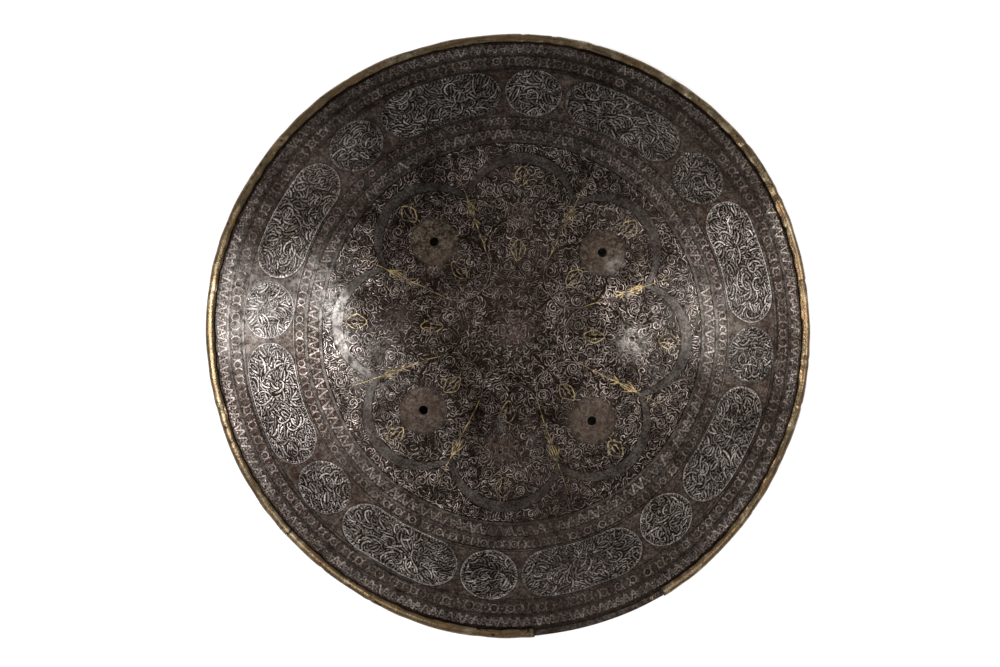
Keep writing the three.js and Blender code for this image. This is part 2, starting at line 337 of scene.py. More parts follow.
class Nodes:
    """Short words for building one node material."""

    def __init__(self, name):
        self.material = bpy.data.materials.new(name)
        self.material.use_nodes = True
        self.tree = self.material.node_tree
        self.shader = self.tree.nodes["Principled BSDF"]
        self.coordinates = self.node("TexCoord").outputs["Object"]

    def put(self, socket, value):
        """Links an output to an input, or sets the input."""
        if isinstance(value, bpy.types.NodeSocket):
            self.tree.links.new(value, socket)
        else:
            socket.default_value = value

    def node(self, kind, inputs=(), **settings):
        made = self.tree.nodes.new("ShaderNode" + kind)
        for key, value in settings.items():
            setattr(made, key, value)
        for key, value in dict(inputs).items():
            self.put(made.inputs[key], value)
        return made

    def noise(self, size_mm, detail=4.0, roughness=0.6, distortion=0.0, vector=None):
        inputs = {"Vector": vector or self.coordinates, "Scale": 1 / (size_mm * MM), "Detail": detail,
                  "Roughness": roughness, "Distortion": distortion}
        return self.node("TexNoise", inputs).outputs["Fac"]

    def cells(self, size_mm):
        inputs = {"Vector": self.coordinates, "Scale": 1 / (size_mm * MM)}
        return self.node("TexVoronoi", inputs, feature="SMOOTH_F1").outputs["Distance"]

    def layer(self, name):
        return self.node("Attribute", attribute_name=name).outputs["Fac"]

    def ramp(self, value, low, high, to_low=0.0, to_high=1.0):
        inputs = {0: value, 1: low, 2: high, 3: to_low, 4: to_high}
        return self.node("MapRange", inputs).outputs[0]

    def sum(self, a, b, operation="ADD"):
        return self.node("Math", {0: a, 1: b}, operation=operation, use_clamp=True).outputs[0]

    def product(self, a, b):
        return self.sum(a, b, "MULTIPLY")

    def mix(self, share, a, b):
        made = self.node("Mix", {0: share}, data_type="RGBA")
        for key, value in ((6, a), (7, b)):
            self.put(made.inputs[key], (*value, 1) if isinstance(value, tuple) else value)
        return made.outputs[2]

    def shade(self, colour, amount):
        made = self.node("VectorMath", {0: colour, 3: amount}, operation="SCALE")
        return made.outputs[0]

    def bump(self, height, depth_mm, strength=1.0, before=None):
        inputs = {"Height": height, "Distance": depth_mm * MM, "Strength": strength}
        if before is not None:
            inputs["Normal"] = before
        return self.node("Bump", inputs).outputs["Normal"]

    def finish(self, colour, roughness, normal, metallic=1.0):
        for key, value in (("Base Color", colour), ("Roughness", roughness), ("Normal", normal),
                           ("Metallic", metallic)):
            self.put(self.shader.inputs[key], value)
        return self.material


def patina(n, dark, light):
    """Cloudy brown patina, with grime in patches, an olive cast in places, and fine grain."""
    clouds = n.ramp(n.noise(34, 6, 0.68, 0.8), 0.38, 0.62)
    colour = n.mix(clouds, dark, light)
    olive = n.ramp(n.noise(27, 3, 0.6, 0.5), 0.54, 0.68, 0.0, 0.2)
    colour = n.mix(olive, colour, tuple(v * k for v, k in zip(light, (0.62, 0.62, 0.42))))
    grime_and_painted_shade = n.ramp(n.noise(13, 7, 0.75, 1.5), 0.47, 0.62, 1.0, 0.5)
    fine = n.ramp(n.noise(1.6, 5, 0.85), 0.42, 0.58, 0.3, 1.65)
    return n.shade(n.shade(colour, grime_and_painted_shade), fine)


def steel(name, dark, light, roughness, faded=1.0, punched=False):
    """Old steel: brown-black patina, faded in patches, greyer where handled and with a painted highlight on
    the left flank, rusty where stained.
    """
    n = Nodes(name)
    colour = patina(n, dark, light)
    if not punched:
        patches = n.ramp(n.noise(24, 6, 0.7, 1.2), 0.42, 0.6, 1.0, faded)
        colour = n.shade(n.shade(colour, patches), n.layer("tone"))
    # Handled wear, and painted highlight on the left flank, from one layer.
    handled_and_highlight = n.product(n.layer("worn_and_painted_highlight"), n.ramp(n.noise(6, 6, 0.75), 0.42, 0.58, 0.05, 1.0))
    normal = n.bump(n.noise(1.3, 5, 0.65), 0.16, 0.8)
    if punched:
        plain = n.layer("plain")
        brown, olive = patina(n, PLAIN_DARK, PLAIN_LIGHT), patina(n, OLIVE_DARK, OLIVE_LIGHT)
        bare = n.mix(n.layer("olive"), brown, olive)
        spots = n.ramp(n.noise(4.5, 6, 0.85), 0.5, 0.55, 0.0, 0.9)
        colour = n.mix(plain, colour, n.mix(spots, bare, RUST_DARK))
        pits = n.product(n.cells(1.1), n.ramp(plain, 0, 1, 1.0, 0.0))
        normal = n.bump(pits, 0.35, 0.8, normal)
        dents = n.product(n.cells(13), n.layer("inside"))
        normal = n.bump(dents, 1.6, 0.6, normal)
        colour = n.mix(n.layer("inside"), colour, patina(n, INSIDE_DARK, INSIDE_LIGHT))
    colour = n.mix(handled_and_highlight, colour, WORN_AND_HIGHLIGHT_GREY)
    stained = n.product(n.layer("rust"), n.ramp(n.noise(4, 6, 0.78, 0.8), 0.4, 0.58))
    scattered = n.ramp(n.noise(19, 8, 0.8, 1.0), 0.61, 0.7, 0.0, 0.55)
    rusty = n.sum(stained, scattered)
    rust = n.mix(n.ramp(n.noise(2.2, 5, 0.7), 0.4, 0.6), RUST_DARK, RUST_LIGHT)
    colour = n.mix(n.ramp(rusty, 0, 1, 0, 0.85), colour, rust)
    # Painted shade: the groove beside the edge strip is coloured near black.
    if punched:
        colour = n.mix(n.layer("grime_and_painted_shade"), colour, PAINTED_SHADE)
    gloss = n.ramp(n.noise(8, 6, 0.7), 0.3, 0.7, roughness - 0.08, roughness + 0.12)
    gloss = n.sum(gloss, n.ramp(rusty, 0, 1, 0, 0.3))
    metallic = n.ramp(rusty, 0, 1, 1.0, 0.4)
    return n.finish(colour, gloss, normal, metallic)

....

> [Goal of the exercise]: Each line from the start of the listing above through the line containing "words for building" should be copied exactly, please, with no other lines added.

> [Right answer]:
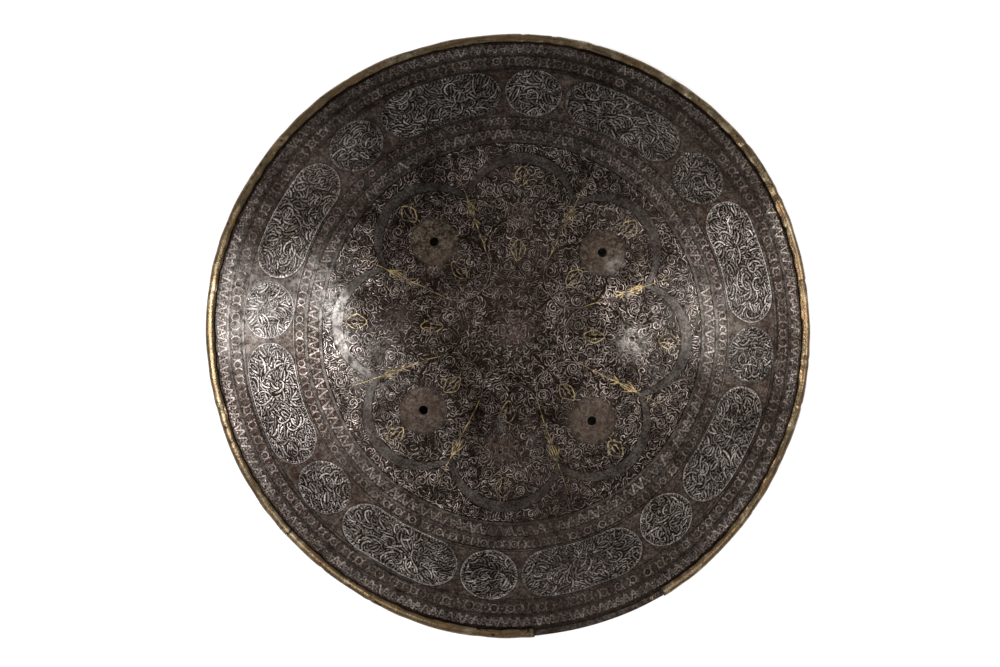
Keep writing the three.js and Blender code for this image. This is part 2, starting at line 337 of scene.py. More parts follow.
class Nodes:
    """Short words for building one node material."""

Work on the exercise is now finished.